Information about this music video:

Duration:
9m 18s
Title on Youtube:
Anton Webern - Symphony Op. 21 (1927-28)
Description on Youtube:
Anton Webern (3 December 1883 – 15 September 1945) was an Austrian composer and conductor. Along with his mentor Arnold Schoenberg and his colleague Alban Berg, Webern comprised the core among those within and more peripheral to the circle of the Second Viennese School, including Ernst Krenek and Theodor W. Adorno. As an exponent of atonality and twelve-tone technique, Webern exerted influence on contemporaries Luigi Dallapiccola, Křenek, and even Schoenberg himself. As tutor Webern guided and variously influenced Arnold Elston, Frederick Dorian (Friederich Deutsch), Fré Focke, Karl Amadeus Hartmann, Philipp Herschkowitz, René Leibowitz, Humphrey Searle, Leopold Spinner, and Stefan Wolpe. Symphony Op. 21 Staatskapelle Dresden conducted by Giuseppe Sinopoli Description by Alexander Carpenter [-] The Symphony, Op. 21, was the first large-scale orchestral work Webern had written since the Five Pieces, Op. 10, 15 years earlier. The work marks the beginning of a period of extreme compression in Webern's music. Dedicated to his daughter Christine, the Symphony is a work of severe economy and restrained expression. Its symmetrical structure and pointillistic texture are quintessential hallmarks of Webern's mature compositional style. Scored for clarinet, bass clarinet, two horns, harp, first and second violins, viola, and cello, the Symphony is widely regarded as a masterpiece in miniature: Webern's teacher and mentor Arnold Schoenberg was astounded and moved by the work's concision. Like most of Webern's 12-tone works, the Symphony is based on a single series dominated by semitones.
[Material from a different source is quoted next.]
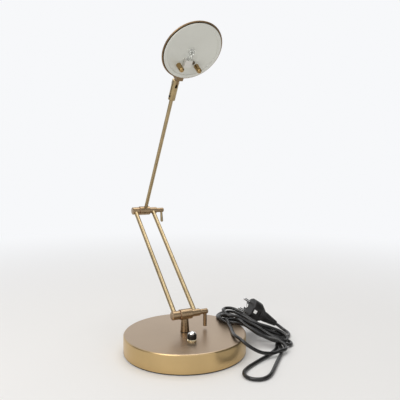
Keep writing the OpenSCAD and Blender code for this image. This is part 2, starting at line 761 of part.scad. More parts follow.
module collar_screw() color(grey) upper_arm_frame() translate([upper_rod_x, 0, 0]) collar_screw_place()
    difference() {
        cylinder(h = neck_r - spindle_r + 0.3, r = 2);
        translate([0, 0, neck_r - spindle_r]) cube([1, 8, 2], center = true);
    }

module neck_spindle() color(steel) upper_arm_frame() translate([upper_rod_x, 0, 0]) {
    translate([0, 0, collar_s + rod_in_collar + 0.2])
        cylinder(h = collar_len - rod_in_collar - 0.2 + fork_floor + face_gap, r = spindle_r);
    translate([0, 0, fork_s + fork_floor + 2 * face_gap]) cylinder(h = spindle_head_t, r = spindle_head_r);
}

module neck_fork() color(brass) neck_frame() difference() {
    translate([0, 0, fork_s + face_gap]) rotate_extrude()
        polygon([[0, 0], [neck_r, 0], [neck_r, fork_len - 0.6], [neck_r - 0.6, fork_len], [0, fork_len]]);
    translate([0, 0, fork_s - 1]) cylinder(h = 20, r = spindle_r + run);
    translate([0, 0, fork_s + fork_floor])
        cylinder(h = keyhole_s - fork_s - fork_floor, r = spindle_head_r + 0.3);
    translate([-slot_w / 2, -10, keyhole_s]) cube([slot_w, 20, fork_len]);
    translate([0, 0, keyhole_s]) rotate([90, 0, 0]) cylinder(h = 20, r = keyhole_r, center = true);
    translate([0, 0, pin_s]) x_bar(-10, 10, pin_r + fit);
    translate([0, 0, pin_s]) x_bar(neck_r - 1.2, 10, pin_head_r + 0.2);
    translate([0, 0, pin_s]) x_bar(-10, -neck_r + 1.2, pin_head_r + 0.2);
}

module tilt_pin() color(steel) neck_frame() translate([0, 0, pin_s]) {
    x_bar(-neck_r + 0.2, neck_r - 1.2, pin_r);
    x_bar(neck_r - 1.2, neck_r - 1.2 + pin_head_t, pin_head_r);
}

module tilt_pin_nut() color(steel) neck_frame() translate([0, 0, pin_s]) difference() {
    x_bar(-neck_r + 0.2, -neck_r + 1.2, pin_head_r);
    x_bar(-neck_r - 1, -neck_r + 3, pin_r + fit);
}

// ---------------------------------------------------------------- head

// Solid form of the shell's domed back, moved outwards by grow
module shell_cap(grow) {
    intersection() {
        translate([0, 0, cap_mid_z]) sphere(r = cap_r + grow);
        translate([0, 0, -shell_depth - 10]) cylinder(h = shell_depth + 10, r = bead_mid_r);
    }
}

module shell_bead(grow) {
    rotate_extrude() translate([bead_mid_r, 0]) circle(r = bead_r + grow);
}

// Fork tongue and block under the dish, and a strap that follows the shell's back up to the studs
module head_bracket() color(dark_brass) difference() {
    union() {
        tilt_frame() {
            x_bar(-tongue_t / 2, tongue_t / 2, tongue_r);
            translate([-tongue_t / 2, -tongue_r, 0]) cube([tongue_t, 2 * tongue_r, knuckle_z0 + 1]);
            translate([-strap_w / 2, -knuckle_front, knuckle_z0])
                cube([strap_w, knuckle_front + knuckle_back, knuckle_h]);
        }
        dish_frame() intersection() {
            shell_cap(strap_t);
            union() {
                translate([-strap_w / 2, -bead_mid_r - 1, -40])
                    cube([strap_w, strap_top_y + bead_mid_r + 1, 38]);
                translate([-strap_wing_w / 2, dome_nut_y - 6, -40])
                    cube([strap_wing_w, strap_top_y - dome_nut_y + 6, 38]);
            }
        }
    }
    dish_frame() shell_cap(fit);
    dish_frame() shell_bead(fit);
    dish_frame() at_dome_nuts() translate([0, 0, -60]) cylinder(h = 60, r = head_stud_r + fit);
    tilt_frame() x_bar(-20, 20, pin_r + run);
}

module head_shell() color(bronze) dish_frame() {
    difference() {
        shell_cap(0);
        translate([0, 0, cap_mid_z]) sphere(r = cap_r - shell_t);
        at_dome_nuts() translate([0, 0, -60]) cylinder(h = 60, r = head_stud_r + fit);
    }
    shell_bead(0);
}

// Half outline of the reflector: a flat rim with a turned edge, a step and a shallow bowl
module reflector_half_outline() {
    bowl_a = asin(bowl_rim_r / bowl_r);
    polygon(concat(
        arc([0, bowl_mid_z], bowl_r, -90, -90 + bowl_a, 12),
        [[bowl_rim_r + 0.4, rim_z - 0.2], [reflector_r - 0.6, rim_z], [reflector_r, rim_z - 0.5],
            [reflector_r, rim_z - rim_turn_h], [reflector_r - reflector_t, rim_z - rim_turn_h],
            [reflector_r - reflector_t, rim_z - reflector_t], [bowl_rim_r + 1, rim_z - 0.2 - reflector_t]],
        arc([0, bowl_mid_z], bowl_r + reflector_t, -90 + bowl_a, -90, 12)
    ));
}

// Puts its children at the screw that holds the plate of the lamp holder
module at_holder_screw() { translate([holder_screw_x, holder_screw_y, 0]) children(); }

module reflector() color(white) dish_frame() difference() {
    union() {
        rotate_extrude($fn = 96) reflector_half_outline();
        at_dome_nuts() translate([0, 0, nut_seat_z - nut_pad_h]) cylinder(h = nut_pad_h, r = nut_pad_r);
        at_holder_screw() translate([0, 0, holder_z0])
            cylinder(h = holder_screw_z - holder_z0, r = holder_pad_r);
    }
    at_dome_nuts() translate([0, 0, -60]) cylinder(h = 80, r = head_stud_r + fit);
    at_holder_screw() translate([0, 0, holder_z0 - 1]) cylinder(h = 10, r = holder_screw_shank_r + fit);
    translate([
        holder_x - holder_w / 2 - holder_window_gap, holder_y - holder_l / 2 - holder_window_gap, -20
    ])
        cube([holder_w + 2 * holder_window_gap, holder_l + 2 * holder_window_gap, 40]);
}

module dome_nuts() color(brass) dish_frame() at_dome_nuts() difference() {
    translate([0, 0, nut_seat_z]) {
        cylinder(h = dome_nut_h - dome_nut_r, r = dome_nut_r);
        translate([0, 0, dome_nut_h - dome_nut_r]) sphere(r = dome_nut_r);
    }
    translate([0, 0, -1]) cylinder(h = stud_top_z + 1.5, r = head_stud_r + fit);
}

// Studs from the bracket's strap to the dome nuts, each with a head behind and a spacer in the shell
module head_studs() color(brass) dish_frame() {
    at_dome_nuts() translate([0, 0, stud_back_z + 1])
        cylinder(h = stud_top_z - stud_back_z - 1, r = head_stud_r);
    difference() {
        at_dome_nuts() translate([0, 0, stud_back_z]) cylinder(h = 8, r = stud_head_r);
        shell_cap(strap_t + fit);
    }
    intersection() {
        at_dome_nuts() translate([0, 0, -shell_depth])
            cylinder(h = shell_depth + nut_seat_z - nut_pad_h - fit, r = 3);
        translate([0, 0, cap_mid_z]) sphere(r = cap_r - shell_t - fit);
    }
}

// ---------------------------------------------------------------- lamp holder

module holder_plate() color(steel) dish_frame() translate([0, 0, holder_z0 - holder_plate_t]) difference() {
    union() {
        translate([holder_x - holder_w / 2, holder_y - holder_l / 2, 0])
            cube([holder_w, holder_l, holder_plate_t]);
        translate([holder_x, holder_screw_y - holder_pad_r, 0])
            cube([holder_screw_x - holder_x, 2 * holder_pad_r, holder_plate_t]);
        at_holder_screw() cylinder(h = holder_plate_t, r = holder_pad_r);
    }
    at_holder_screw() translate([0, 0, -1]) cylinder(h = 4, r = holder_screw_shank_r + fit);
}

module lamp_holder() color(white) dish_frame() difference() {
    translate([holder_x - holder_w / 2, holder_y - holder_l / 2, holder_z0])
        cube([holder_w, holder_l, holder_h]);
    capsule_pin_places() cylinder(h = 9, r = capsule_pin_r + fit);
}

// Repeats its children at the capsule's two pins, with +Z pointing into the holder
module capsule_pin_places() {
    for (side = [-1, 1])
        translate([holder_x + side * pin_pitch / 2, holder_front_y + 0.3, capsule_z])
            rotate([90, 0, 0]) children();
}

// Screw with a dark head, beside the holder
module holder_screw() color(black) dish_frame() at_holder_screw() {
    translate([0, 0, holder_screw_z]) cylinder(h = 1.8, r = holder_screw_r);
    translate([0, 0, holder_z0 - 3])
        cylinder(h = holder_screw_z - holder_z0 + 3.5, r = holder_screw_shank_r);
}

module capsule() color(glass) dish_frame() translate([holder_x, holder_front_y + 0.3, capsule_z]) {
    translate([-pinch_w / 2, 0, -pinch_t / 2]) cube([pinch_w, pinch_l, pinch_t]);
    translate([0, pinch_l - 1, 0]) rotate([-90, 0, 0])
        cylinder(h = capsule_l - capsule_r - pinch_l + 1, r = capsule_r);
    translate([0, capsule_l - capsule_r, 0]) sphere(r = capsule_r);
}

module capsule_pins() color(steel) dish_frame() capsule_pin_places() cylinder(h = 7, r = capsule_pin_r);

// ---------------------------------------------------------------- mains cord and plug

module mains_cord() color(black) cord_tube(mains_route);
module cord_front_strand() color(black) cord_tube(front_route);
module cord_floor_loop() color(black) cord_tube(loop_route);
module cord_tail() color(black) cord_tube(tail_route);

// The hank: a flat bundle that lies on the base and slopes down over its edge
module cord_hank() color(black) hank_frame() translate([0, hank_shift, 0]) rotate([90, 0, 0])
    linear_extrude(hank_w, center = true) polygon(concat(
        arc([0, hank_bend[1]], hank_t / 2, 90, 270, 10),
        [hank_bend + hank_t / 2 / cos(hank_slope / 2) * [sin(hank_slope / 2), -cos(hank_slope / 2)]],
        arc(hank_end, hank_t / 2, hank_slope - 90, hank_slope + 90, 10),
        arc(hank_bend, hank_t / 2, hank_slope + 90, 90, 3)
    ));

// The plug's frame has +Z out of its face and X along its pair of pins
module plug_body() color(black) plug_frame() difference() {
    union() {
        intersection() {
            translate([0, 0, -plug_body_l]) rotate_extrude()
                polygon([[0, 0], [6.5, 0], [9, 4], [plug_r - 3, 14], [plug_r, 20], [plug_r, plug_body_l - 1],
                    [plug_r - 1, plug_body_l], [0, plug_body_l]]);
            translate([-plug_r, -plug_r + 1.5, -plug_body_l])
                cube([2 * plug_r, 2 * plug_r - 3, plug_body_l]);
        }
        translate([0, 0, -plug_body_l - plug_relief_l])
            cylinder(h = plug_relief_l + 2, r1 = cord_d / 2 + 0.9, r2 = 6.2);
    }
    for (side = [-1, 1])
        translate([side * plug_pin_pitch / 2, 0, -12]) cylinder(h = 20, r = plug_pin_r + fit);
    translate([0, 10, -16]) cylinder(h = 20, r = 2.9 + fit);
    for (side = [-1, 1])
        translate([0, side * (plug_r - 1.5 + 10 - 2), -10]) cube([9, 20, 32], center = true);
}

module plug_pins() color(steel) plug_frame() for (side = [-1, 1])
    translate([side * plug_pin_pitch / 2, 0, -12]) {
        cylinder(h = 12 + plug_pin_len - 2, r = plug_pin_r);
        translate([0, 0, 12 + plug_pin_len - 2]) cylinder(h = 2, r1 = plug_pin_r, r2 = plug_pin_r - 1);
    }

// Earth contacts: the sleeve of the hole in the face, and a clip on each side
module plug_earth_parts() color(steel) plug_frame() {
    difference() {
        translate([0, 10, -14]) cylinder(h = 14.3, r = 2.9);
        translate([0, 10, -15]) cylinder(h = 17, r = 2.3);
    }
    for (side = [-1, 1])
        translate([-3, side * (plug_r - 3) - 0.5, -22]) cube([6, 1, 19]);
}

base_cover();
bottom_plate();
foot_pad();
ballast_ring();
ballast_screws();
transformer_core();
transformer_winding();
terminal_block();
cord_clamp();
cord_bush();
switch_ring_nut();
switch_housing();
switch_button();
swivel_washer();
stem();
stem_tube();
stem_washer();
stem_nut();
lower_tee();
left_rod();
right_rod();
lower_left_hub();
lower_right_hub();
upper_left_hub();
upper_right_hub();
lower_hinge_bolt();
upper_hinge_bolt();
lower_hinge_washers();
upper_hinge_washers();
lower_clamp_nut();
lower_clamp_handle();
upper_clamp_nut();
upper_clamp_handle();
upper_tee();
upper_rod();
neck_collar();
collar_screw();
neck_spindle();
neck_fork();
tilt_pin();
tilt_pin_nut();
head_bracket();
head_shell();
reflector();
dome_nuts();
head_studs();
holder_plate();
lamp_holder();
holder_screw();
capsule();
capsule_pins();
mains_cord();
cord_hank();
cord_front_strand();
cord_floor_loop();
cord_tail();
plug_body();
plug_pins();
plug_earth_parts();
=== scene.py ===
# %% [markdown]
# # A desk lamp with a swing arm and a tilting dish
#
# The lamp is a heavy round base, two slim rods side by side, one upper rod and a small dish
# with a halogen capsule. Its metal is gilt and satin, and a black mains cord lies in a bundle
# beside it. The solid parts are already built and packed. This script gives every part its
# finish, lays the cord and adds the small parts that only looks need.

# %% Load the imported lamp
from math import acos, cos, pi, radians, sin

import bmesh
import bpy
import numpy as np
from mathutils import Matrix, Vector


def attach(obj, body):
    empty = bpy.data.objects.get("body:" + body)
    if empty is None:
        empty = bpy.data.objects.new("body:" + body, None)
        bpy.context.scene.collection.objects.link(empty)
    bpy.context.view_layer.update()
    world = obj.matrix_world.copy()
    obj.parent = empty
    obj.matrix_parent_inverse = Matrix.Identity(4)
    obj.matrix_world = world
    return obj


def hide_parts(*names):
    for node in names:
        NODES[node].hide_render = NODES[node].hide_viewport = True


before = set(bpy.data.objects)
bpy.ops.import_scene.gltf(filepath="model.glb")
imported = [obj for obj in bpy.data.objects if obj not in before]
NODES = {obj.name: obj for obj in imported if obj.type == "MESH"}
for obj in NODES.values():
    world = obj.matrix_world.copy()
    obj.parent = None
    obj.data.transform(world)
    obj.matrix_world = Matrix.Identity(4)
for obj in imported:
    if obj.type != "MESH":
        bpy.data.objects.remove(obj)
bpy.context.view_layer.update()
MM = 0.001

# %% Helpers for new objects


def add_object(name, data):
    """A new object, linked into the scene."""
    made = bpy.data.objects.new(name, data)
    bpy.context.scene.collection.objects.link(made)
    return made


def mesh_from(name, form):
    """A mesh from a bmesh, which is freed."""
    mesh = bpy.data.meshes.new(name)
    form.to_mesh(mesh)
    form.free()
    return mesh


print("object helpers ready")

# %% [markdown]
# ## The camera
#
# A camera is a real lens: its focal length and its place decide how strongly near parts grow.
# Here it stands a little above the hinge between the arms, and tips down by a few degrees. Its
# direction is built from two angles, which is easier to read than a list of three rotations.

# %% Camera
CAMERA_PLACE = (-0.3267, -0.7006, 0.2990)
TURN, TIP = radians(26.84), radians(3.82)
lens = bpy.data.cameras.new("lens")
lens.lens, lens.sensor_width = 43.2, 36.0
lens.clip_start = 0.02
camera = add_object("camera", lens)
camera.location = CAMERA_PLACE
camera.rotation_euler = (pi / 2 - TIP, 0, -TURN)
bpy.context.scene.camera = camera
bpy.context.scene.view_settings.view_transform = "Standard"
print("camera looks along", [round(v, 3) for v in (sin(TURN), cos(TURN))])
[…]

The work consists of two short movements. The first is in two parts -- statement and development -- and begins with a double canon in four parts; the second movement is a theme with seven variations and a coda, and also includes the use of canon. The Symphony is perhaps most remarkable for its use of symmetry, which in some quarters has stirred accusations against Webern of a certain excessive pedantry. That symmetry takes several forms, from the work's palindromic series to the canonic variations that work in both directions from the exact center of the piece outwards. The astute listener can spend a lifetime hearing an intricate web of such structural correlations within the Symphony, which is a sort of super palindrome.